Matti, the daughter of Rabbi Eliezer and Chanie Zaklikovsky of the Chabad Jewish Center of Monroe, succeeded in her quest. With some significant help on the ground in Poland, the 91-year-old daughter of the Paluch family — who helped her parents hide the three Jews in the attic of their home — was found.

During a bat mitzva celebration June 21 at the Holiday Inn in East Windsor, a plaque was presented to Agata Radkowska of Lublin in recognition of the help she gave in locating that daughter, Genowefa, who lives with her son and daughter-in-law.

Matti said the successful months-long search left her feeling “excited, inspired, and happy” and proud that she could pay homage to people who committed a heroic act. The descendants of Mattil and her husband, Dovid Henoch Zaklikovsky, an Auschwitz survivor who settled in Brooklyn, and Yechiel, who went to Israel after the war, now number more than 100.

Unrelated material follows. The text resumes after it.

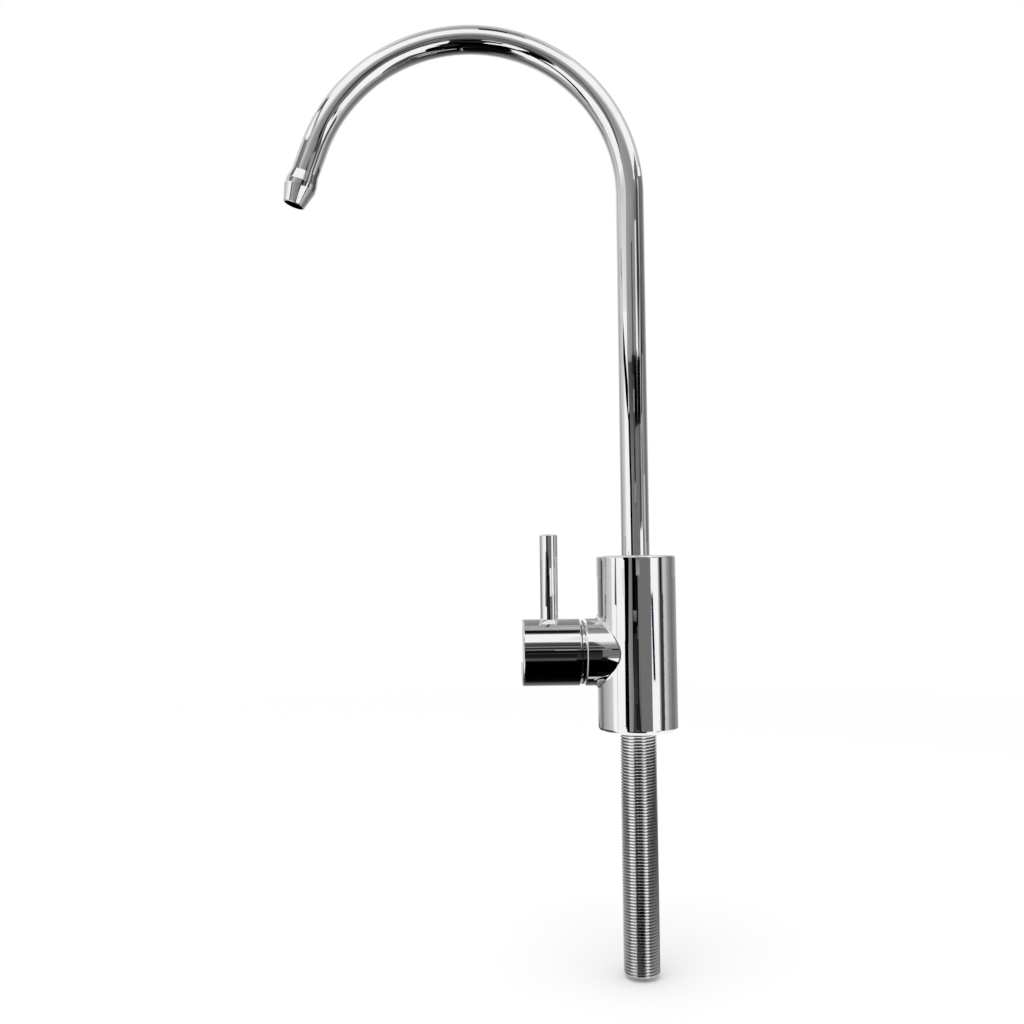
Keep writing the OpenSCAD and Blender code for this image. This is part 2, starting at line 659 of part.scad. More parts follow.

Abram Rozensztajn remained in Lublin, working for the city’s only surviving synagogue, until his death in 1951, said Rabbi Zaklikovsky.

Chanie Zaklikovsky said her daughter, who has always been creative and eager to accept challenges, tackled the project with that same enthusiasm. Her daughter “did a lot of research and undercover work to solve a 70-year-old mystery.” 

So instead of a DJ and dance music, her celebration included a film about her successful search.

Matti’s research was furthered by the uncovering of documents connected with a suit filed by Abram Rozensztajn after the war against the Tomoszowice mayor and townspeople for their complicity in the deaths of his family. The Zaklikovskys learned the mayor had warned the Paluchs not to take in Jews.

“I always heard stories from my grandmother about sleeping in the attic and was always amazed at her willpower and determination to survive,” said Rabbi Zaklikovsky. He said he heard that even after Jozef, Genowefa’s father, saw a neighbor shot for harboring a partisan, he was undeterred.

“I always wondered who was that righteous family who helped in her survival,” who chose not to “just throw up their hands and say, ‘There’s nothing we can do. We’re afraid for our own lives.’”

In Poland, Radkowska, of the Gvodzkz Gate NN Theatre Centre in Lublin, conducted the search on behalf of the Zaklikovskys. The aim of the institution is to “foster awareness of the city’s rich multicultural history and develop a deeper sense of local identity and tolerance for other cultures.”

Radkowska told the bat mitzva guests that she and a colleague spent months doing research and going house to house in the village. They finally arrived at one home where an elderly woman came to the door and told them it was her family who hid Mattil. 

That woman was Genowefa, said Radkowska; she had a “clear mind” and recalled specific events in detail, even remembering that Mattil “was small and pretty.” 

She also recalled “like yesterday that one day two German soldiers came,” said Radkowska. “She was petrified they would kill them for hiding Jews. They only came for eggs.”

The talk between the two women ended, said Radkowska, when Genowefa’s son and daughter-in-law came home and forbade further conversation.

“It’s a small place and people are afraid to talk about the past, especially about Jewish neighbors,” said Radkowska. “There is a lot of prejudice still. We tried to convince them to cooperate.”

The family continued to refuse entreaties to meet Radkowska, who said she had given up, but “Rabbi Eliezer and Chanie asked me to try one more time. So I went and brought flowers and expressed gratitude on behalf of the Zaklikovsky family” and the family finally relented.

Despite the circumstances, said Radkowska, Genowefa “was quite willing and grateful for the opportunity to talk to someone about it.” 

“I feel good bringing this story in a wider perspective of Polish-Jewish dialogue. I come here as a person involved in research of this past story, but also as a Pole involved in this dialogue.”